When you're ready to lock in a slot that will actually last, book the free trial at /free-trial. Mention your daughter's age and the times you're considering in your booking message, and I'll confirm whether those slots are available before the session.
The best slot is the one your daughter can actually show up to, consistently, without it being a battle. All the other considerations are secondary to that one.
Frequently Asked Questions
What is the best time of day for a daughter's online Quran class?
For girls aged 7 to 13, the hour or two immediately after school is the most reliable slot, because she is still in learning mode and the transition into class is small.
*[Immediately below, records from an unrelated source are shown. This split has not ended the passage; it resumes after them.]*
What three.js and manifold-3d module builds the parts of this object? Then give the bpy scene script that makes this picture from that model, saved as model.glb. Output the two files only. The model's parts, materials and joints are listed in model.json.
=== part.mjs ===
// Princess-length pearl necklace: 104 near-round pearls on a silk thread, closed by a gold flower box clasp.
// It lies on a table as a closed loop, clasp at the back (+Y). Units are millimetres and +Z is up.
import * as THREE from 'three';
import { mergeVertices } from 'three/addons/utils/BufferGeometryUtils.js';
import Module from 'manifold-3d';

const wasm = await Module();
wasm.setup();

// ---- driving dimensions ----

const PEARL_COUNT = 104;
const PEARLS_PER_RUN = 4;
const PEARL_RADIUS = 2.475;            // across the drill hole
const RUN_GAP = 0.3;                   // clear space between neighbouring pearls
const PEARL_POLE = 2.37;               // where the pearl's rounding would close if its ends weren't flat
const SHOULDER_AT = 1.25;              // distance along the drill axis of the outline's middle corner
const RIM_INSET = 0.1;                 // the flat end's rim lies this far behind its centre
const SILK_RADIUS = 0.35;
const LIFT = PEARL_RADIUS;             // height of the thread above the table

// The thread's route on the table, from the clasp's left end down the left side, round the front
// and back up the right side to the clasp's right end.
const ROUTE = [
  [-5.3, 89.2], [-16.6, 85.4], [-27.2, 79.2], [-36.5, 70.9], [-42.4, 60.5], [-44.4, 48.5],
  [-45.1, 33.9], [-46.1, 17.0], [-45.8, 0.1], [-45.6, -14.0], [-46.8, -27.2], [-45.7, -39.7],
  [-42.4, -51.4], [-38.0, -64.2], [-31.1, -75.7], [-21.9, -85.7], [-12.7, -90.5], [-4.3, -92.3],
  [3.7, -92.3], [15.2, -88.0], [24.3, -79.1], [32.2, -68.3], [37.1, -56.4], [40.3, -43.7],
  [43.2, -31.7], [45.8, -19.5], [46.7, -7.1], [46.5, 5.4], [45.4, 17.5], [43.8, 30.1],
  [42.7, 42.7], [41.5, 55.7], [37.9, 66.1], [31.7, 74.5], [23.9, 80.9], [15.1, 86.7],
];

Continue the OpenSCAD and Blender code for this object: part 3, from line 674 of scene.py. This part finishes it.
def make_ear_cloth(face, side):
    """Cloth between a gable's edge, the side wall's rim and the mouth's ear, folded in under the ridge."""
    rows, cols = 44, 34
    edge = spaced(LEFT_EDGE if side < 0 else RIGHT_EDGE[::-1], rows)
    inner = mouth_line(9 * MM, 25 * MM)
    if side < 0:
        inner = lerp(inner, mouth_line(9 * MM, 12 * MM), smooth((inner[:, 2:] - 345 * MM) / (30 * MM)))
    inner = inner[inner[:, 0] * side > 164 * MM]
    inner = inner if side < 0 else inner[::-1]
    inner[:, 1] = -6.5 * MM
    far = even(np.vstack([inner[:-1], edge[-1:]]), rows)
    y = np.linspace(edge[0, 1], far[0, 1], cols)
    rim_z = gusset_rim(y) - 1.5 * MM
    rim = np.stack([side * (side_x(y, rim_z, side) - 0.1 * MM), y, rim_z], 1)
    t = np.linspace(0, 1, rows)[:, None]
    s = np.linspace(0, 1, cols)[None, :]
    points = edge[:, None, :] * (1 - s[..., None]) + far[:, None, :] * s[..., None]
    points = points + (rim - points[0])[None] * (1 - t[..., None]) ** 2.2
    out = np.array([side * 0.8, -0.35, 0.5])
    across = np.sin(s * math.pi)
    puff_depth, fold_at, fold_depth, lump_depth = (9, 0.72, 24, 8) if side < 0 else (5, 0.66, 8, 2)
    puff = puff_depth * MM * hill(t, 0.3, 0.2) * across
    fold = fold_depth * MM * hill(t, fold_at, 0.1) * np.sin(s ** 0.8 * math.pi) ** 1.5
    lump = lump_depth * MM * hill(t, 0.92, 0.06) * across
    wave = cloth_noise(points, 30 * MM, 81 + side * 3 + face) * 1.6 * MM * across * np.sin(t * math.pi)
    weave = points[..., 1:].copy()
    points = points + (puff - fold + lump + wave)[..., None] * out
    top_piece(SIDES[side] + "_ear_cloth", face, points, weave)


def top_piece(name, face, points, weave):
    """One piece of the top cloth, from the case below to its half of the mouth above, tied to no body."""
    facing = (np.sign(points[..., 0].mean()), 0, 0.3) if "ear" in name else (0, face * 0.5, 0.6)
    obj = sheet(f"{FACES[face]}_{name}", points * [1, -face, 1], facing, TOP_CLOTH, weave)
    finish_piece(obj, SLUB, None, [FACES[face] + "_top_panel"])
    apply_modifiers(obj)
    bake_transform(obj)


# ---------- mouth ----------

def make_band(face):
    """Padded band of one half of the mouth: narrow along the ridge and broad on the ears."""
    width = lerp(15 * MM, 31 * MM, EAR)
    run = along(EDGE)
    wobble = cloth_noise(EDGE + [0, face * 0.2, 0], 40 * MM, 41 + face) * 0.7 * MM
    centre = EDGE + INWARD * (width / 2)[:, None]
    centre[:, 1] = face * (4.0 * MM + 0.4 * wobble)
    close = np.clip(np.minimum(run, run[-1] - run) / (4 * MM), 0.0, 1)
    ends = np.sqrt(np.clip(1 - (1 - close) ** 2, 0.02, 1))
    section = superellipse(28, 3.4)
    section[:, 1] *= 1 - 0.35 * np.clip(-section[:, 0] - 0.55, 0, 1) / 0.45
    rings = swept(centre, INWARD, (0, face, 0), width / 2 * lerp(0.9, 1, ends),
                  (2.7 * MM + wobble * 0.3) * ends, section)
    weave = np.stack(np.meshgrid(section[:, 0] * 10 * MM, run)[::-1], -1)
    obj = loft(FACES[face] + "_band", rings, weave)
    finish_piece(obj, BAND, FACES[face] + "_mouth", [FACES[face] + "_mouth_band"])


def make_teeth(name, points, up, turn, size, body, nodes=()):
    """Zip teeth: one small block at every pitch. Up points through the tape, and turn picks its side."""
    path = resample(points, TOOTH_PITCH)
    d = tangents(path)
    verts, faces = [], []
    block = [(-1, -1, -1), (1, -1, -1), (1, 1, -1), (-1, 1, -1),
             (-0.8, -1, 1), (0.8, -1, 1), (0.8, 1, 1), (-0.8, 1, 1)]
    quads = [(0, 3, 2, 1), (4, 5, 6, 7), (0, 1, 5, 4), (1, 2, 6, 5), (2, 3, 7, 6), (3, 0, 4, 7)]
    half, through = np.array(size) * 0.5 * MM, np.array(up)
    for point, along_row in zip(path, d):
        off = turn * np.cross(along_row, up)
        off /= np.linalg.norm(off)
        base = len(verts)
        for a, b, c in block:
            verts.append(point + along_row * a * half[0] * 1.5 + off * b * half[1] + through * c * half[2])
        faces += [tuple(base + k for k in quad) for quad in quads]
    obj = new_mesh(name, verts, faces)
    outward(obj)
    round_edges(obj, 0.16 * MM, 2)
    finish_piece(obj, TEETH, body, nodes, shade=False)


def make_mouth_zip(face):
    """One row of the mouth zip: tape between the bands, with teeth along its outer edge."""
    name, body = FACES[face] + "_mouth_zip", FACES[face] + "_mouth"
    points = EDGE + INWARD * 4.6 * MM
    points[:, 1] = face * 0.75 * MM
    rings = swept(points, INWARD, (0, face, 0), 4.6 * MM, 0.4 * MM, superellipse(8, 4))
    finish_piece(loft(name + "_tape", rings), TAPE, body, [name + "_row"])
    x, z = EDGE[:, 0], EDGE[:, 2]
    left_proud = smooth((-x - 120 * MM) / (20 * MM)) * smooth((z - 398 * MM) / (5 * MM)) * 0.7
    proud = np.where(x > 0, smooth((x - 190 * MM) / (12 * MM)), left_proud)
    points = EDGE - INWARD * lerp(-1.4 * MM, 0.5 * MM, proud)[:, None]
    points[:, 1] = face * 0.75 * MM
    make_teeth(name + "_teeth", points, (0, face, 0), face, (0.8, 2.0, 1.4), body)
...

After-dinner slots around 7:30 to 8:00 PM are harder to defend because they compete with tiredness, post-meal sluggishness, and screen time.
What after-school times work for UK families learning with a Pakistan-based teacher?
For UK families, 4:15 PM to 5:30 PM (GMT in winter, BST in summer) works well and aligns reasonably with Pakistan time. For US East Coast families this after-school window falls in the middle of the night in Pakistan, so US sessions usually run as weekend or pre-school slots instead.
Is one weekend Quran class a week enough for my daughter?
A single Saturday class is more vulnerable than two weekday slots, because if it is missed to a sleepover, outing, or party, the whole week is lost. Booking two 30-minute sessions on different days is the structure that produces steady progress, since a missed Wednesday can be rescheduled to Thursday or Friday.
How long should a Quran class be for a 4 to 6 year old daughter?
A 30-minute lesson works well for four, five, and six year olds, and 45 minutes or an hour is usually too long because the final quarter produces very little learning. Earlier slots, such as a morning window on non-school days, give noticeably better concentration than late afternoon or evening.
How can I stop my daughter's Quran class slot from being dropped?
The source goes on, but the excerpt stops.